• [EXERCISE REQUIREMENTS]: Pick out each line containing the string "parts".

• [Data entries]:
<<<<

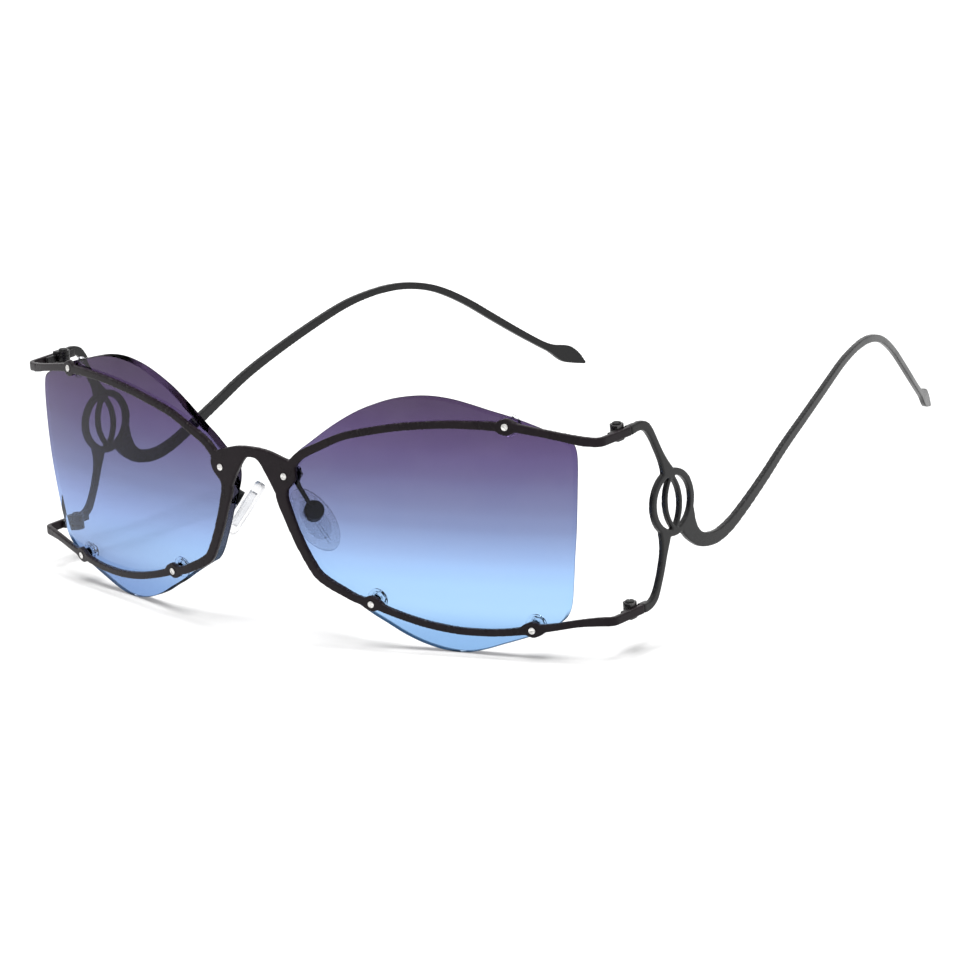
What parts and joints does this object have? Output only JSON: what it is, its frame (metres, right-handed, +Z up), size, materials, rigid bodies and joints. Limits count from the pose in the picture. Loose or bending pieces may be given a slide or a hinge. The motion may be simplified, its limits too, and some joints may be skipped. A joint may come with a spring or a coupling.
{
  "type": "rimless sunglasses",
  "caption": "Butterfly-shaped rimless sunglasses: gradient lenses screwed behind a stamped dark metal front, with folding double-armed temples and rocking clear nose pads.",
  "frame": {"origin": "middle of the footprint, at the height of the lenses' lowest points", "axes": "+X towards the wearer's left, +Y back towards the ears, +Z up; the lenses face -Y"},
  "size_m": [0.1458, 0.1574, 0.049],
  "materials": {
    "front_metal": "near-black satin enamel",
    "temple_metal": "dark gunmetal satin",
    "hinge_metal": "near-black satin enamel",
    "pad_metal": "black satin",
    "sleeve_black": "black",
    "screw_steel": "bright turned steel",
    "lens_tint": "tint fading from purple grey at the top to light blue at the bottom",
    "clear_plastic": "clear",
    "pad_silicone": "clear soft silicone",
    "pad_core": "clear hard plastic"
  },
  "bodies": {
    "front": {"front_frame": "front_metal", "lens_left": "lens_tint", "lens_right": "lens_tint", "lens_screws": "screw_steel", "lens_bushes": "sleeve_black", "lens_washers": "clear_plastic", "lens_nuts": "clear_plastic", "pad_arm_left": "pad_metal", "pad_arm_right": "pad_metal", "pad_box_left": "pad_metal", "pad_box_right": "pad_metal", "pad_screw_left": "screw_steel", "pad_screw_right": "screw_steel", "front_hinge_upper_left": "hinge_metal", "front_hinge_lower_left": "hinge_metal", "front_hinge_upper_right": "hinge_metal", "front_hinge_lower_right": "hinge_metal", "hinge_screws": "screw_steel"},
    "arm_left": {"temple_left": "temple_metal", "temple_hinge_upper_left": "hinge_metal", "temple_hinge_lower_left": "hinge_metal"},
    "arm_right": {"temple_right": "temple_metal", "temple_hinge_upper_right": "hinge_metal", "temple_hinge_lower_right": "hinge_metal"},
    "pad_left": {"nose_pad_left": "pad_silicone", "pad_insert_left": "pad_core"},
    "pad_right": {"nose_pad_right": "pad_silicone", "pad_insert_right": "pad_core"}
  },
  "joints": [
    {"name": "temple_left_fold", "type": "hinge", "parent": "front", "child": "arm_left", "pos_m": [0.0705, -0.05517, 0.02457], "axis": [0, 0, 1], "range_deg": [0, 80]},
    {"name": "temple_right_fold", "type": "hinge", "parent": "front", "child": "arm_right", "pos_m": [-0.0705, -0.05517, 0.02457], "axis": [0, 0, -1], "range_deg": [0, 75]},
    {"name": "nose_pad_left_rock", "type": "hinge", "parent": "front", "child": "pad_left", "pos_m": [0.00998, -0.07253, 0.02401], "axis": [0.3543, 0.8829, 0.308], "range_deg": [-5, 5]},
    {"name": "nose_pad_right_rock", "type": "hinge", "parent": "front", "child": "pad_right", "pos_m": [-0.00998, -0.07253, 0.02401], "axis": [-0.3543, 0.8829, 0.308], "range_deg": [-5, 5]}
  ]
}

>>>>
<<<<

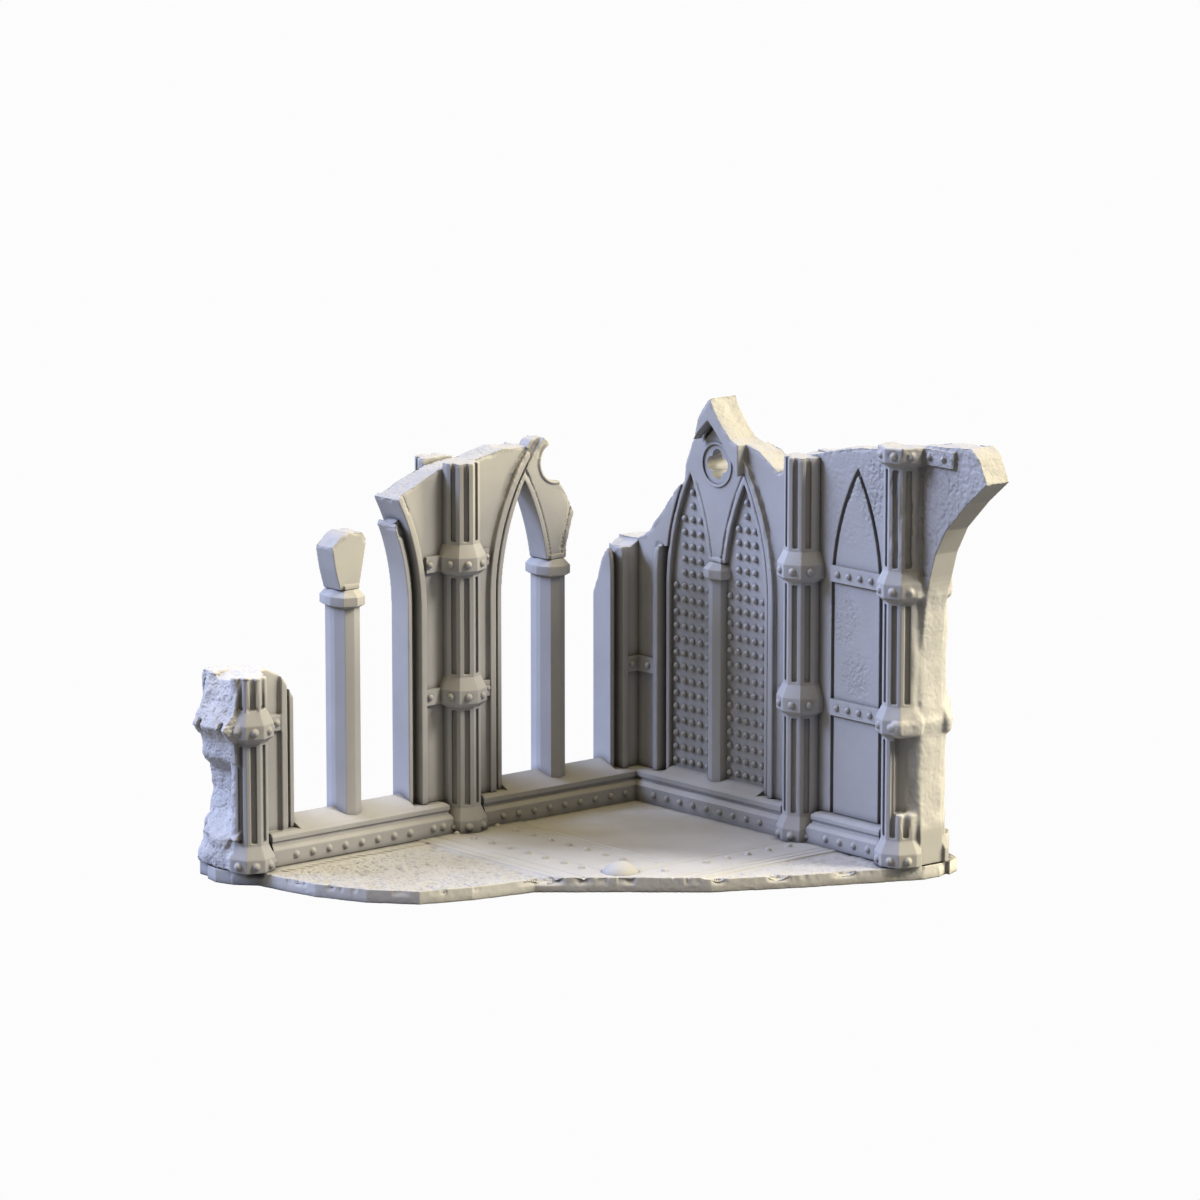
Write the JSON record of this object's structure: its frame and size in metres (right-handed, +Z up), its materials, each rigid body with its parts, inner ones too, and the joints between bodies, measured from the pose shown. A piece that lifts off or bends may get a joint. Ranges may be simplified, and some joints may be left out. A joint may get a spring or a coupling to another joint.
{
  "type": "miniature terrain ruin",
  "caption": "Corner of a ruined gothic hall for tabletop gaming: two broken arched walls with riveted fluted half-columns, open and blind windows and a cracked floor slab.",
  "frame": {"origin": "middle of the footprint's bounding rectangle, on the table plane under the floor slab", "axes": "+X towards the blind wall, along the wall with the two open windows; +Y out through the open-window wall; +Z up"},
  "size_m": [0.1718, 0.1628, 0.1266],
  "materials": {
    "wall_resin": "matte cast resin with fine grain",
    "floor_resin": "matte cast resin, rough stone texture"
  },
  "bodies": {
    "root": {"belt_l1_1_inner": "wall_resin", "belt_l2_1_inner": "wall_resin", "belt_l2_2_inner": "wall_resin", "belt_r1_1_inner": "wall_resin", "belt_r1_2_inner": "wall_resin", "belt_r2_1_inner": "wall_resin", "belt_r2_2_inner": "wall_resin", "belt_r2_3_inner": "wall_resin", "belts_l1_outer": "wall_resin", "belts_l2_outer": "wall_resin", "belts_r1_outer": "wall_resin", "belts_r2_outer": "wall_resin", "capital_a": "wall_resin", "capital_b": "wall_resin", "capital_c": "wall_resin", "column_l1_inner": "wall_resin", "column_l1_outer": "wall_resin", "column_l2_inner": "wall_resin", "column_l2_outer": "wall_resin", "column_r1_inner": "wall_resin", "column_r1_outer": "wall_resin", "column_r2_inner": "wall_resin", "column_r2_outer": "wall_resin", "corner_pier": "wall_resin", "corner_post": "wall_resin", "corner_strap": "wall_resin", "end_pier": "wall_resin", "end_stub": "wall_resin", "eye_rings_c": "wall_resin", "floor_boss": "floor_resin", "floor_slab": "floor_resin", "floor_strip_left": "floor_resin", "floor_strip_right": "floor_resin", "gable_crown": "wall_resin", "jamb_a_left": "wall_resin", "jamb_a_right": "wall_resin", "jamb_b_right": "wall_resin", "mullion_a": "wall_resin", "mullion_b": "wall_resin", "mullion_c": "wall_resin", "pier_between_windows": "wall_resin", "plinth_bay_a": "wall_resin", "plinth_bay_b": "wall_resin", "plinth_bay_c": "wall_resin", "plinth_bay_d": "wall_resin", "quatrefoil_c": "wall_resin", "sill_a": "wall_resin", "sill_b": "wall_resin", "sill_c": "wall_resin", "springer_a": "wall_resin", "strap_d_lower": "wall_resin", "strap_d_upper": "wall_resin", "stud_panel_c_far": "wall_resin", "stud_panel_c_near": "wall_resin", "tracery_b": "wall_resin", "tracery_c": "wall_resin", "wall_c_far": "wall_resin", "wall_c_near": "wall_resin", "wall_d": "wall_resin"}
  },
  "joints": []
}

>>>>

• [RESPONSE TO THIS TASK]:
What parts and joints does this object have? Output only JSON: what it is, its frame (metres, right-handed, +Z up), size, materials, rigid bodies and joints. Limits count from the pose in the picture. Loose or bending pieces may be given a slide or a hinge. The motion may be simplified, its limits too, and some joints may be skipped. A joint may come with a spring or a coupling.
Write the JSON record of this object's structure: its frame and size in metres (right-handed, +Z up), its materials, each rigid body with its parts, inner ones too, and the joints between bodies, measured from the pose shown. A piece that lifts off or bends may get a joint. Ranges may be simplified, and some joints may be left out. A joint may get a spring or a coupling to another joint.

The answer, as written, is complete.